Jana Zaumseil1 Chloe Francis1 2 Daniele Fazzi3

1, Heidelberg University, Heidelberg, , Germany
2, University of York, York, , United Kingdom
3, Max-Planck-Institut f. Kohlenforschung, Muehlheim an der Ruhr, , Germany

Raman spectroscopy is a powerful tool to characterize electron-phonon coupling in various semiconductors. Here, we investigate the polaronic nature of two well-known high-mobility, thiophene-based polymers (PBTTT and DPPT-TT) by Raman spectroscopy combined with Density Functional Theory (DFT) calculations. Chemical and electrochemical hole doping of these polymers leads to characteristics changes in the intensity ratios of prominent Raman-active modes but no significant frequency shifts.

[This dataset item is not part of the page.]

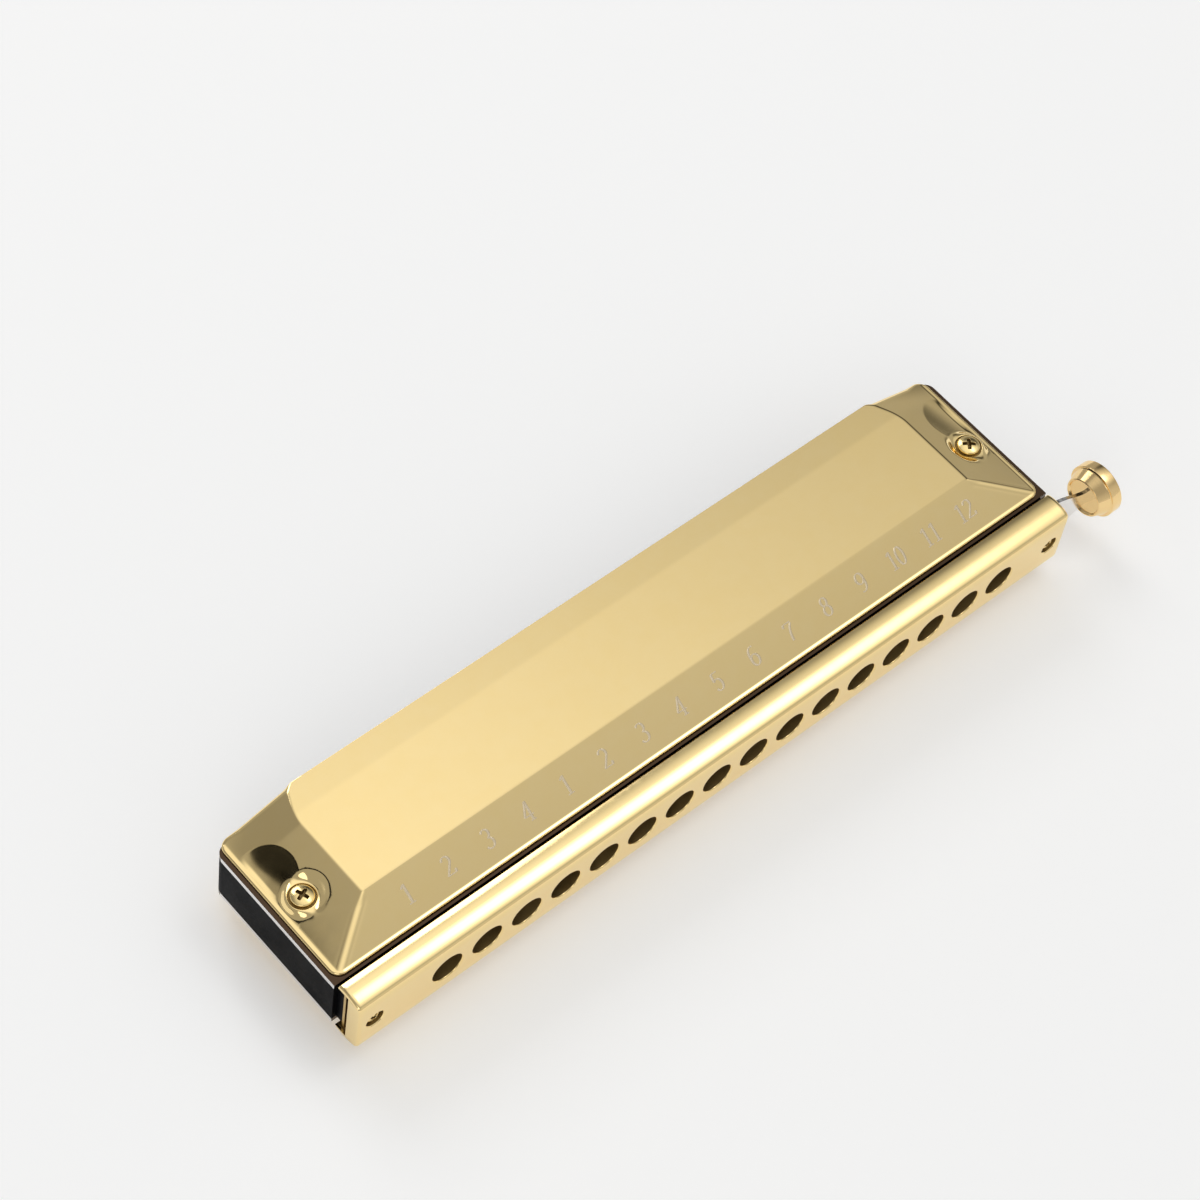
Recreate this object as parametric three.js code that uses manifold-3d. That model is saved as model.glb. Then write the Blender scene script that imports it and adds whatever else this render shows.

The data suggest a localization of positive polarons on the electron-rich thienothiophene cores that are present in both polymers. DFT calculations also show that the mode intensity ratio variations are most likely caused by the local electric field that originates from negatively charged dopant molecules or electrolyte anions and the positive polaron on the polymer chain. The characteristic changes of the Raman mode intensities with the degree of doping also enable in-situ mapping of charge carrier concentration in the channel of electrolyte-gated polymer transistors with high spatial resolution.